## Begin

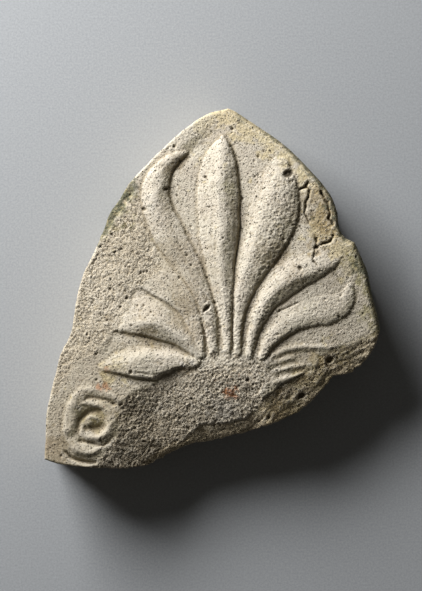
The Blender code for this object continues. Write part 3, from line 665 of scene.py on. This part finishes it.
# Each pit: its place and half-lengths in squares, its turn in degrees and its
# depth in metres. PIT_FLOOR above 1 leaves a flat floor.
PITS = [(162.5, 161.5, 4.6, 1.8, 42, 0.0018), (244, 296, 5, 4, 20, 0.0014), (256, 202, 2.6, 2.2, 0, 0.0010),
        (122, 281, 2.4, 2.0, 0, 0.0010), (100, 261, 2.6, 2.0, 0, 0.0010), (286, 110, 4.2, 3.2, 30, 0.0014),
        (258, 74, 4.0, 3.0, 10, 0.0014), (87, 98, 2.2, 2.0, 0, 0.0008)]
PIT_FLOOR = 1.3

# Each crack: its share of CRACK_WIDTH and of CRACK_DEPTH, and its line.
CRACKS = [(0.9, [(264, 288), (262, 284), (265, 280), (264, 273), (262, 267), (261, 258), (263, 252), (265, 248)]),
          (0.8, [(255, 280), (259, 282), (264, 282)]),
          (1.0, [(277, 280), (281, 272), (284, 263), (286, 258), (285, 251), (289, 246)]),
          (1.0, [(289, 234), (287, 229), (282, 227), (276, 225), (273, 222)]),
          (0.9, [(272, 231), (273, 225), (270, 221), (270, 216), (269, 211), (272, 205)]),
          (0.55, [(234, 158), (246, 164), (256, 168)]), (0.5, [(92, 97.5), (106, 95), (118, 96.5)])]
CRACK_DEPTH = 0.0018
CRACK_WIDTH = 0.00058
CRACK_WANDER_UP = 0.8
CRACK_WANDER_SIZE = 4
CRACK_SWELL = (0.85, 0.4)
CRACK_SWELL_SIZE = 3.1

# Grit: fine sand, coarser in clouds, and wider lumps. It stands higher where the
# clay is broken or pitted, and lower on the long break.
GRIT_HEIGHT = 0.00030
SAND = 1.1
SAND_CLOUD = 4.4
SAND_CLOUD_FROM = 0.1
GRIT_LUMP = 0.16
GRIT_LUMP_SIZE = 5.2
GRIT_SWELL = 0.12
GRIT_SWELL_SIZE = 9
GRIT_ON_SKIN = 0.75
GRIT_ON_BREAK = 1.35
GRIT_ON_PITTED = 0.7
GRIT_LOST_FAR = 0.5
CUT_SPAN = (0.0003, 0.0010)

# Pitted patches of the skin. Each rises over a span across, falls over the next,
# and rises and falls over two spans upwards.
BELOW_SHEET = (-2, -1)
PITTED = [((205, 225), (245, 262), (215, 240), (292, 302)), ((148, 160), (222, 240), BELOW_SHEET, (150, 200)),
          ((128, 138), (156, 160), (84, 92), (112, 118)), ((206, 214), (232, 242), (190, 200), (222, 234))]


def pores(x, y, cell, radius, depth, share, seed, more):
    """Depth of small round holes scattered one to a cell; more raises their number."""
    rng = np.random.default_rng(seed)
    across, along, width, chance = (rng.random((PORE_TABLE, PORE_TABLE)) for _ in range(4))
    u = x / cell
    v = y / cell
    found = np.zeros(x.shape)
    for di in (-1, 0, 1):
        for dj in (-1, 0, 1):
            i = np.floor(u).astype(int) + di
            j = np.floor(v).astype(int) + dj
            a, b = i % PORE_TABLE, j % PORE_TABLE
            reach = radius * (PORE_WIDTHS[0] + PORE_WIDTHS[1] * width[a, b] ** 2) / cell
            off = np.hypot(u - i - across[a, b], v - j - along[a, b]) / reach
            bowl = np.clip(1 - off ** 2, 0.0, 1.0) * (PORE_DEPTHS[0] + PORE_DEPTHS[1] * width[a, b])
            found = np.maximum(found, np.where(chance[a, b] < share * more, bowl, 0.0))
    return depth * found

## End
## Begin

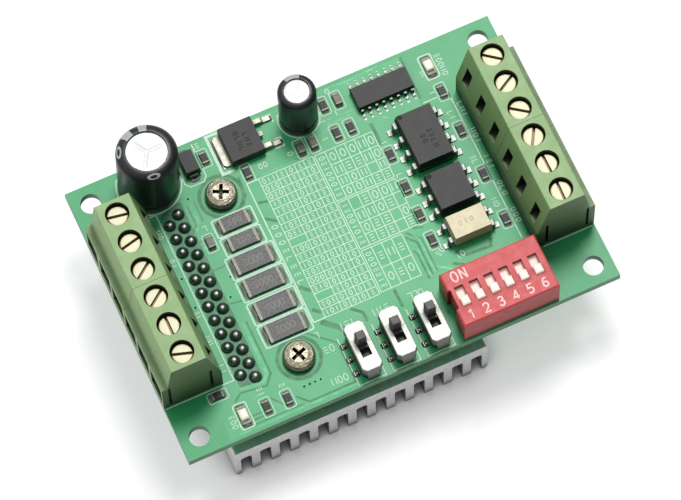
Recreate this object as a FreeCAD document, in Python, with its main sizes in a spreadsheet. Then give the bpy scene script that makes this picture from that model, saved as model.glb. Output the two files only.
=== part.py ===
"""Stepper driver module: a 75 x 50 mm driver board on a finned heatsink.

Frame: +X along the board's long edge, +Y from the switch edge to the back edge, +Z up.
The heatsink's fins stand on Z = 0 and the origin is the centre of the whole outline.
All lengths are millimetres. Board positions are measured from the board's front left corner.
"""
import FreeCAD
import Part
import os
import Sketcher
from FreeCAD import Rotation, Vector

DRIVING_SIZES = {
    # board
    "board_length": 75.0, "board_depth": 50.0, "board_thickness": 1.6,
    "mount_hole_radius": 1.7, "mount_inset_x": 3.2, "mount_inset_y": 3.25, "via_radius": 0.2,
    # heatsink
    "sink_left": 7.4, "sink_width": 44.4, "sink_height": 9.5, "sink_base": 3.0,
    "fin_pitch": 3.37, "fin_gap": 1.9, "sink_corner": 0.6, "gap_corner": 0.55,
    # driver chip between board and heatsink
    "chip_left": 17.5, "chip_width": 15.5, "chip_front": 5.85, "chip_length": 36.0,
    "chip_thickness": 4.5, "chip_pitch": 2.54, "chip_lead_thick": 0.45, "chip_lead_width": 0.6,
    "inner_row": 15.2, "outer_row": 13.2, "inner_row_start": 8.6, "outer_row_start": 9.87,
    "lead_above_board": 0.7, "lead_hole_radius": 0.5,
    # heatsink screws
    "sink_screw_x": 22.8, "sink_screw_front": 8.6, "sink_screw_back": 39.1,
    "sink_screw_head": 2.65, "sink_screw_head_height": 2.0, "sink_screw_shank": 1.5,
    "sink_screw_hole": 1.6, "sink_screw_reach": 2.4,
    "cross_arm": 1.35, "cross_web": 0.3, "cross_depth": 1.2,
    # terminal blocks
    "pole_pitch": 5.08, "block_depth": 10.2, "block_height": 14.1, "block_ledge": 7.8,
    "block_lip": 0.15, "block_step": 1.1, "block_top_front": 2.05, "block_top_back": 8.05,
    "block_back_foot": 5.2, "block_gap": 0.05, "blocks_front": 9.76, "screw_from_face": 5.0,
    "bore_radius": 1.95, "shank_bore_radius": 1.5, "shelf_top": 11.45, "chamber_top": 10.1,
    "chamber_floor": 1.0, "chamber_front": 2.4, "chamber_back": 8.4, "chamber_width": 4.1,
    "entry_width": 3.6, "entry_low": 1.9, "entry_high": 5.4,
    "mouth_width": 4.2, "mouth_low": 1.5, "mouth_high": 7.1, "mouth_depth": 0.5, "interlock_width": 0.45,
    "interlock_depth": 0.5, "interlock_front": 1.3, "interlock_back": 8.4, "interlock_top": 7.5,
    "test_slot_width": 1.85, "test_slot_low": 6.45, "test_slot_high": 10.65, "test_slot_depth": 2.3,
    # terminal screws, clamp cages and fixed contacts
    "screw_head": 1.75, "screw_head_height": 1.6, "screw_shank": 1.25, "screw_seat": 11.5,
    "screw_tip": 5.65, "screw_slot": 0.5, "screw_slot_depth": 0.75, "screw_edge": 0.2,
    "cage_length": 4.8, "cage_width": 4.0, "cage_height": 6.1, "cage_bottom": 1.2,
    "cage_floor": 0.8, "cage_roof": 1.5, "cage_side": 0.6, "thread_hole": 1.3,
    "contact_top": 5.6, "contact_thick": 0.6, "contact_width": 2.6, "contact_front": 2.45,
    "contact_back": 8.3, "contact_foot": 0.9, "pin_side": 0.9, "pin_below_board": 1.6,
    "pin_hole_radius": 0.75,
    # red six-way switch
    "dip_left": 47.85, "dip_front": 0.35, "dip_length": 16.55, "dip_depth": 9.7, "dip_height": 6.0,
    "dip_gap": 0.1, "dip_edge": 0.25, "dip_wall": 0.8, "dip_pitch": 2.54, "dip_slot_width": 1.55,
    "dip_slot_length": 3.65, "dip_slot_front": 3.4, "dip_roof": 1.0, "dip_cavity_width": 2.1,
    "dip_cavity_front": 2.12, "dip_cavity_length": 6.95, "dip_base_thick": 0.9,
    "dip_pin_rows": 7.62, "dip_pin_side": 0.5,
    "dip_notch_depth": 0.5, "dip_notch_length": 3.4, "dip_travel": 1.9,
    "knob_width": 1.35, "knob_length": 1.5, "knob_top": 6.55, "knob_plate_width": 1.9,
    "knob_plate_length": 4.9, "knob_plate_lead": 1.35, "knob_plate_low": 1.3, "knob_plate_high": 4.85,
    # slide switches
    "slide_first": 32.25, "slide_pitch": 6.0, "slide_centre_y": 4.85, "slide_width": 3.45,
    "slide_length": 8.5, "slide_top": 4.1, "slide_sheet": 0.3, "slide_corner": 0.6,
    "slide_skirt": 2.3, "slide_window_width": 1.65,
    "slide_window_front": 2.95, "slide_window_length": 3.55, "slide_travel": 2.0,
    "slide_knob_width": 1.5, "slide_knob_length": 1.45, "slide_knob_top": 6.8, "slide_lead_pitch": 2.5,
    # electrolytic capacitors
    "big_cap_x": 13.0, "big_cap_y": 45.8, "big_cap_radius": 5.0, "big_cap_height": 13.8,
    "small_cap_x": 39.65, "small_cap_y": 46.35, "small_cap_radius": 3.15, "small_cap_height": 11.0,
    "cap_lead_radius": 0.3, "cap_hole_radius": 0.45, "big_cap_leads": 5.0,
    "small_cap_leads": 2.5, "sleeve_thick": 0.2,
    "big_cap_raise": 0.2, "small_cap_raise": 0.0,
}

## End

:: JOB ::
Above is a listing; print exactly its lines from the one with "The Blender code" through the one with "CRACK_SWELL_SIZE = 3.1", and no other lines.

:: OUTPUT BELOW ::
The Blender code for this object continues. Write part 3, from line 665 of scene.py on. This part finishes it.
# Each pit: its place and half-lengths in squares, its turn in degrees and its
# depth in metres. PIT_FLOOR above 1 leaves a flat floor.
PITS = [(162.5, 161.5, 4.6, 1.8, 42, 0.0018), (244, 296, 5, 4, 20, 0.0014), (256, 202, 2.6, 2.2, 0, 0.0010),
        (122, 281, 2.4, 2.0, 0, 0.0010), (100, 261, 2.6, 2.0, 0, 0.0010), (286, 110, 4.2, 3.2, 30, 0.0014),
        (258, 74, 4.0, 3.0, 10, 0.0014), (87, 98, 2.2, 2.0, 0, 0.0008)]
PIT_FLOOR = 1.3

# Each crack: its share of CRACK_WIDTH and of CRACK_DEPTH, and its line.
CRACKS = [(0.9, [(264, 288), (262, 284), (265, 280), (264, 273), (262, 267), (261, 258), (263, 252), (265, 248)]),
          (0.8, [(255, 280), (259, 282), (264, 282)]),
          (1.0, [(277, 280), (281, 272), (284, 263), (286, 258), (285, 251), (289, 246)]),
          (1.0, [(289, 234), (287, 229), (282, 227), (276, 225), (273, 222)]),
          (0.9, [(272, 231), (273, 225), (270, 221), (270, 216), (269, 211), (272, 205)]),
          (0.55, [(234, 158), (246, 164), (256, 168)]), (0.5, [(92, 97.5), (106, 95), (118, 96.5)])]
CRACK_DEPTH = 0.0018
CRACK_WIDTH = 0.00058
CRACK_WANDER_UP = 0.8
CRACK_WANDER_SIZE = 4
CRACK_SWELL = (0.85, 0.4)
CRACK_SWELL_SIZE = 3.1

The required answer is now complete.